Nepal to notify WTO on its TFA preparations
Kathmandu, July 28
Nepal is preparing to notify the World Trade Organisation (WTO) about its preparation regarding the implementation of Trade Facilitation Agreement (TFA) that was agreed on during the ninth ministerial meeting in Bali from December 3 to 7, 2013.
As the TFA came into force from November 27, 2014 after two-third members notified their acceptance, member countries need to notify the WTO about their preparations regarding TFA implementation.
The Bali ministerial meeting had agreed upon 36 technical measures for the capacity and trade competitiveness enhancement. To implement the measures, WTO member states agreed to provide support and additional time, especially for the least developed countries (LDCs) and developing countries to implement all of the 36 measures.
Hence, Nepal has prepared its gap analysis report with regards to implementing the trade facilitation measures with support from the World Bank Group.
The gap analysis report has identified the measures that the country itself can implement within one year of the agreement coming into force (category A); some measures needing additional time of two years for implementation (category B); and measures it cannot implement without additional time and external support (category C). Category C includes measures that the country will be able to implement within five years only.
Nepal has put two measures that are fully aligned — pre-shipment inspection and better management of customs brokers to shorten the clearance time of goods at customs — under category ‘A’, according to Commerce Secretary Naindra Prasad Upadhyay.
Pre-shipment inspection has been identified as one of the measures that will help the customs prepare tariff classification and customs valuation of the goods that would be delivered in the country.
As per Upadhyay, Nepal has listed 14 measures under category ‘B’ — which includes common border procedures and uniform documentation; post clearance audit; separation of release from final determination of customs duties, taxes, fees and charges — which means that goods are released by customs prior to the payment of duties and taxes in cases where final classification of the goods, assessment of value and other transactions are pending; consultation services; procedures for appeal and review; general and specific disciplines on fees and charges for customs processing imposed in import and export; reducing detention and demurrage charges; managing perishable goods in export and import; procedures for appeal and review; forming customs cooperation national committee on trade facilitation, among others.

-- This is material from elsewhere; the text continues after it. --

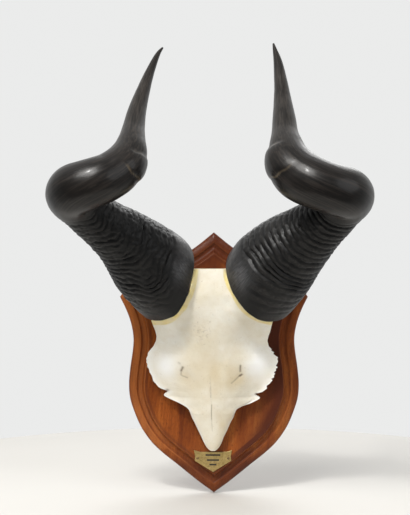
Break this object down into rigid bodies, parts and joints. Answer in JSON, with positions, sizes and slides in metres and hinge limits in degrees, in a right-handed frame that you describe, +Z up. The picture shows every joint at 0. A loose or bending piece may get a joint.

Likewise, Nepal needs additional time and external support to implement 20 measures. Freedom of transit; movement of goods intended for import under customs control; reducing formalities and documentation requirements, setting up enquiry points, managing electronic payment, among others fall under ‘C’ category.
“Nepal will issue the notification at WTO in the near future,” said Upadhyay.
Till date, altogether 65 countries have notified WTO that they will be including all the 36 measures of trade facilitation under category ‘A’, meaning they will able to implement all 36 measures signed in TFA within November 27 this year — a year after the agreement came into force.
The 10th ministerial meeting of WTO is scheduled for mid-December this year in Nairobi of Kenya, in which the achievements of Bali package will be assessed. TFA is considered as a major achievement of the Bali package.